For faculty, Twigg said this is an opportunity to further manage and organize course materials, including digital materials for their students; and, with additional ways to engage students using Moodle. For students, she noted that this is an opportunity to stay on top of their course assignments and progress. “This will be an ongoing process as faculty start to provide more information to students via Moodle,” said Twigg.

 
Similar to Walsh, JSC Sophomore Lily Denmeade and Junior Rhys Keenhold think that it will be great for all professors to have to upload grades on Moodle. “It’s helpful to know what your grades are during the semester so you can have an idea of how you are doing in the class,” said Denmeade. “The only flaw I can think of would be if the instructor didn’t post the grades on Moodle until the end of the semester, because that wouldn’t be very beneficial to students.”

 
Keenhold added that he never had too much trouble understanding his grades but thinks this is a good idea: “Now whenever I might have forgotten something that has been assigned or want to know what updated grades might be in a more timely manner, I can just check Moodle instead of second guessing myself.”

 
An avid Moodle user and an assistant professor in the Mathematics Department, Greg Petrics fully supports the initiative to increase the use of Moodle. “Moodle makes for a streamlined one-stop online hub for academic activity,” said Petrics. “The gradebook aspect gives students a reliable way to stay appraised of their progress in their coursework.”

 
Twigg says that this overall shift can be looked at as taking advantage of technology. “If you lose your syllabus, you know where to find a copy; if you want to know your quiz grades, you can look them up; if you are assigned to view some video clips, you can click on the embedded links,” she said. “Ideally, Moodle could be like a big folder, filled with all the information you need for a course in one place.”

 
With technology always come some difficulties, as Petrics points out. “For instance, the gradebook can be difficult for faculty to implement unusual grading strategies that they want to employ to best link grades to the coursework they require of students,” he said. “Nonetheless, I believe that the up-side potential fully outweighs the down and look forward to supporting the initiative to increase usage of Moodle across all departments and courses.”

 
Tyrone Shaw, associate professor in the writing and literature department, said that he understands the reason for the request. “If the Moodle gradebook makes it easier for students to know where they stand in my courses during the semester, I’m happy to use it,” he said. “In the long run, it’s probably going to be easier for me as well.

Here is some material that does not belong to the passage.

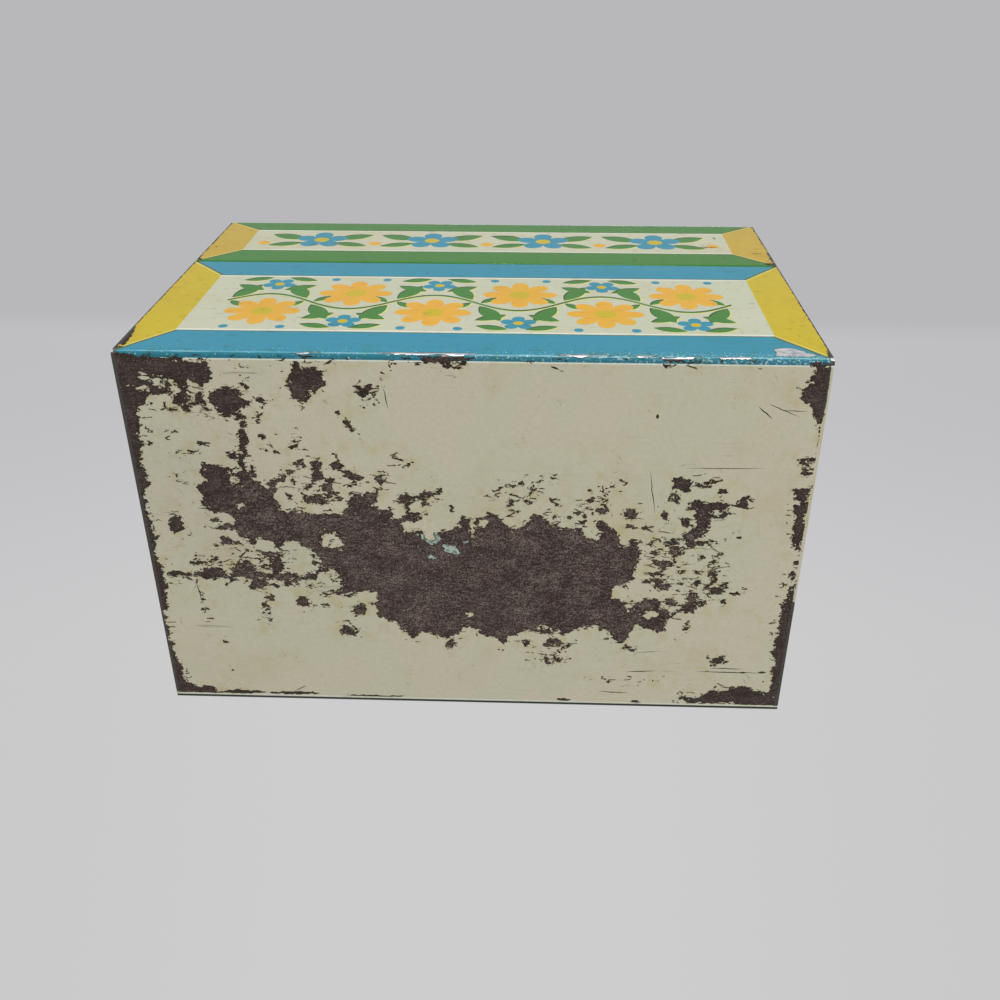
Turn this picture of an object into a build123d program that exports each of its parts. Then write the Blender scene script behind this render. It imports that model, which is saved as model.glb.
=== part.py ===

That said, I’ve been reluctant to use this function in the past. Old habits die hard, as they say.”

 
Looking towards the future, Twigg noted that she doesn’t foresee this policy being discontinued. All schools use learning management systems, and Moodle is what JSC uses. “If you are a student and are unsure of how to access or use any aspect of Moodle, don’t be afraid to ask your instructor or a classmate,” said Twigg. “We all have different experiences, and I don’t expect that everyone is familiar with the technology; but it’s very easy to use after a short introduction.”

 
Walsh welcomes what is effectively a new policy regarding Moodle, regretting that it didn’t come sooner. “I wish this had been required earlier on at JSC, as now I will be graduating in May, but I know other students will benefit from this decision,” he said.